Cada 28 de diciembre la Iglesia Católica celebra la fiesta de los Santos Inocentes, aquellos niños que murieron asesinados por órdenes del rey Herodes: “Cuando Herodes se dio cuenta de que los magos lo habían engañado, se puso furioso y mandó matar, en Belén y sus alrededores, a todos los niños menores de dos años, conforme a la fecha que los magos le habían indicado” (ver Mt 2,13-18).

Herodes pensó que con esta cruel medida se libraría de Cristo, el Mesías esperado. Estaba dispuesto a hacer lo que sea para mantener su poder, y ciertamente las noticias sobre el nacimiento de un rey que habría de gobernar a su pueblo lo aterrorizaban.
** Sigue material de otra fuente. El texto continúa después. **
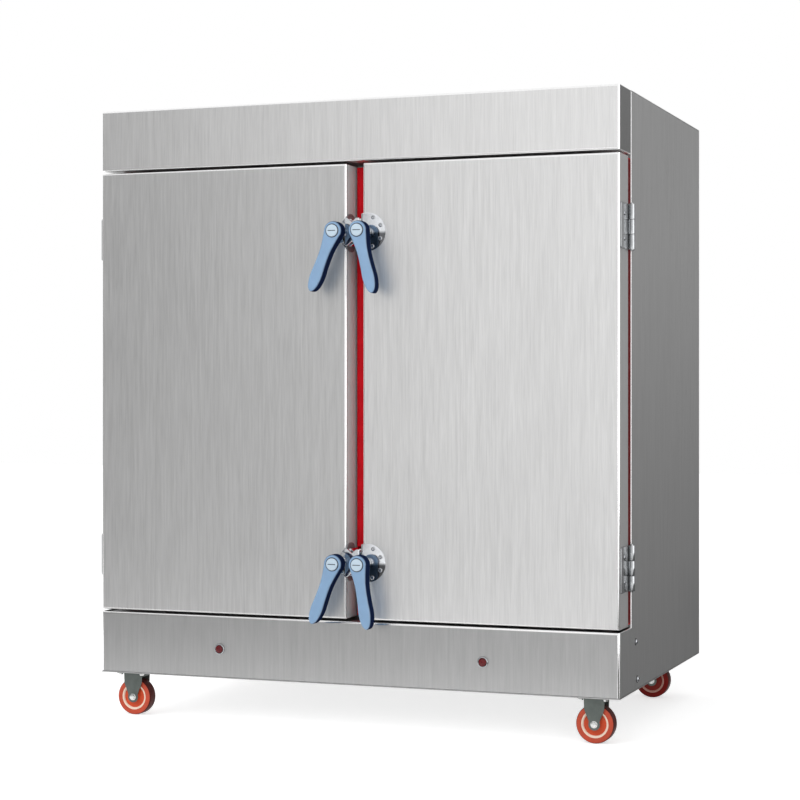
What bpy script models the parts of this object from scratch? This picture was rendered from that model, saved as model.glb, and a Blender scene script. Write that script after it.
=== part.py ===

A pesar de su gran poder, el Hijo de Dios logró salvarse gracias a los cuidados de San José y Santa María.

Trágicamente la sangre de estos inocentes fue derramada para que Cristo viva, y aunque no lo supieran en aquel momento, Dios Padre los constituyó “mártires”, es decir, testigos del sacrificio de su propio Hijo.

En un antiguo sermón, exclamaba San Quodvultdeus con perfecta elocuencia: “Todavía no hablan, y ya confiesan a Cristo. Todavía no pueden entablar batalla valiéndose de sus propios miembros, y ya consiguen la palma de la victoria”.

De acuerdo al relato de San Mateo, unos sabios venidos de Oriente advirtieron al rey Herodes del inminente nacimiento del Mesías, de quien estaba profetizado que llegaría a ser rey de Israel. Estos sabios o “reyes magos” habían viajado desde muy lejos para adorar a aquel niño, y por eso se presentaron ante quien consideraban la máxima autoridad de esas tierras. Herodes entonces les pidió que, después de adorar al recién nacido, regresen y le revelen dónde se hallaba para él también “ir a adorarlo”. Sin embargo, en secreto, el rey temía que ese recién nacido llegara a quitarle el poder algún día, así que hizo planes para matarlo.